▶ **Material provided**

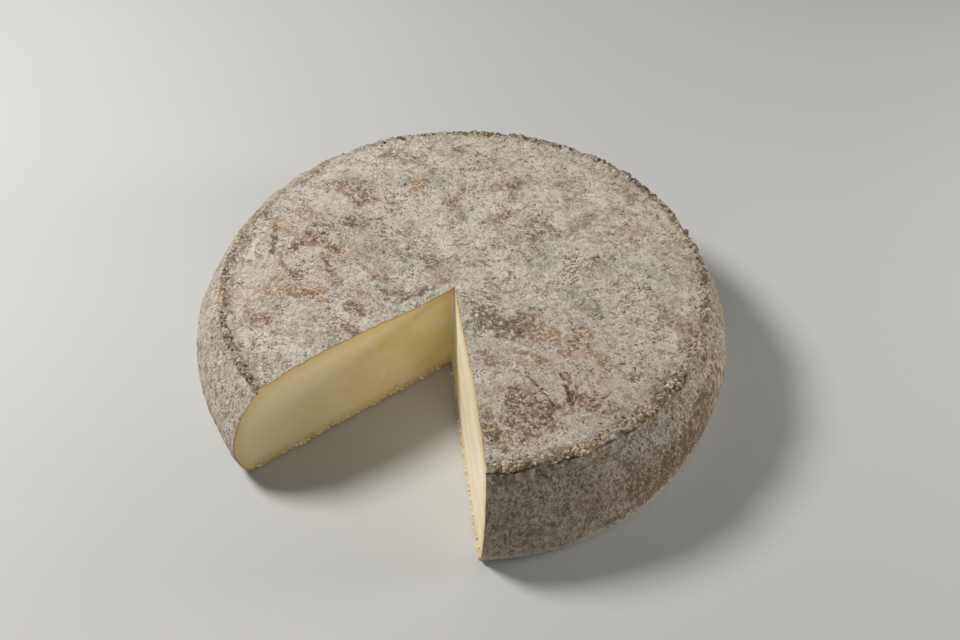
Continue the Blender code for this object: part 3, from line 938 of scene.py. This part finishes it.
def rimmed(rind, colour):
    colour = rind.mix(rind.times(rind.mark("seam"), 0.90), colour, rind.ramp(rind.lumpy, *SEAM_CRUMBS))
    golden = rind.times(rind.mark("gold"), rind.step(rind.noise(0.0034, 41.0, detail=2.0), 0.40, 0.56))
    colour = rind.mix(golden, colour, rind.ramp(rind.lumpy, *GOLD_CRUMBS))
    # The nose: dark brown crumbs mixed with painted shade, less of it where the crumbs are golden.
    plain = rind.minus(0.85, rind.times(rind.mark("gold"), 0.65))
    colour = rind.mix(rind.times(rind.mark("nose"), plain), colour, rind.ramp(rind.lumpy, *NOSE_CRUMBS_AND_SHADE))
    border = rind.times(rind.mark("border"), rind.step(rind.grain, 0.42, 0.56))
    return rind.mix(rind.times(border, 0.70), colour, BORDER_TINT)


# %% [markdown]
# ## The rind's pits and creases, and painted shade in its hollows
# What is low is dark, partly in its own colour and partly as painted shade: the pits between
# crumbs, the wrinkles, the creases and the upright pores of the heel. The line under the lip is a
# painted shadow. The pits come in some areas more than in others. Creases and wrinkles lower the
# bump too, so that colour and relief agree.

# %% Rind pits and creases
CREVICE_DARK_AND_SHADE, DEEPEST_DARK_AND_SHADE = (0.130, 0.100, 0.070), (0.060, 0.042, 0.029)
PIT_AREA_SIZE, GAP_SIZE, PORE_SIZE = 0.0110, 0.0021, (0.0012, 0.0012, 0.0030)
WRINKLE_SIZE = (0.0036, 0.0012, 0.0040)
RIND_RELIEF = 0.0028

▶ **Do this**
Starting with the first line of the data above, copy each line exactly until you reach the line with "return rind.mix(rind.times(border, 0.70), colour, BORDER_TINT)"; include that line as well.

▶ **Answer**
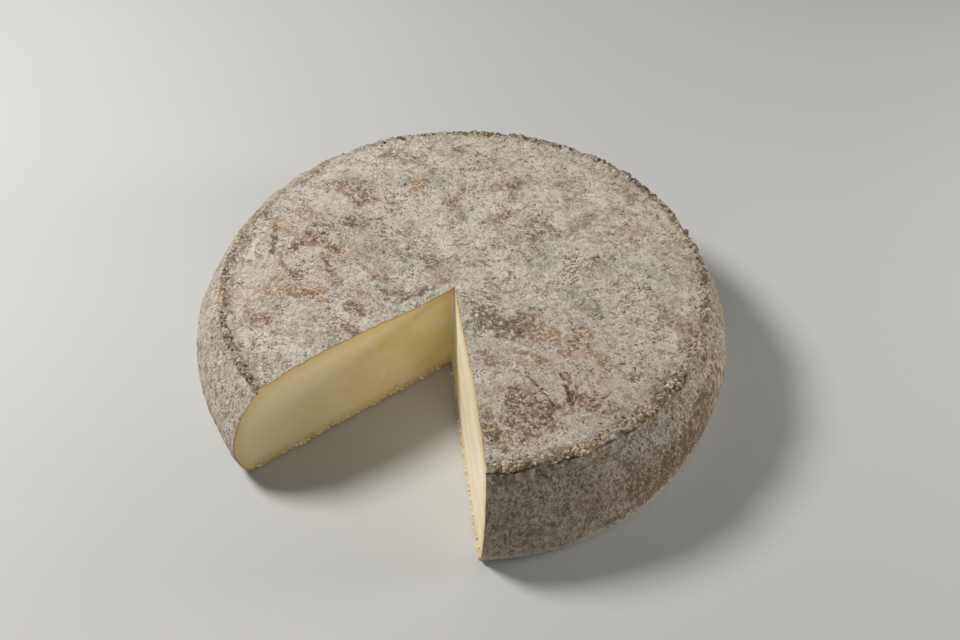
Continue the Blender code for this object: part 3, from line 938 of scene.py. This part finishes it.
def rimmed(rind, colour):
    colour = rind.mix(rind.times(rind.mark("seam"), 0.90), colour, rind.ramp(rind.lumpy, *SEAM_CRUMBS))
    golden = rind.times(rind.mark("gold"), rind.step(rind.noise(0.0034, 41.0, detail=2.0), 0.40, 0.56))
    colour = rind.mix(golden, colour, rind.ramp(rind.lumpy, *GOLD_CRUMBS))
    # The nose: dark brown crumbs mixed with painted shade, less of it where the crumbs are golden.
    plain = rind.minus(0.85, rind.times(rind.mark("gold"), 0.65))
    colour = rind.mix(rind.times(rind.mark("nose"), plain), colour, rind.ramp(rind.lumpy, *NOSE_CRUMBS_AND_SHADE))
    border = rind.times(rind.mark("border"), rind.step(rind.grain, 0.42, 0.56))
    return rind.mix(rind.times(border, 0.70), colour, BORDER_TINT)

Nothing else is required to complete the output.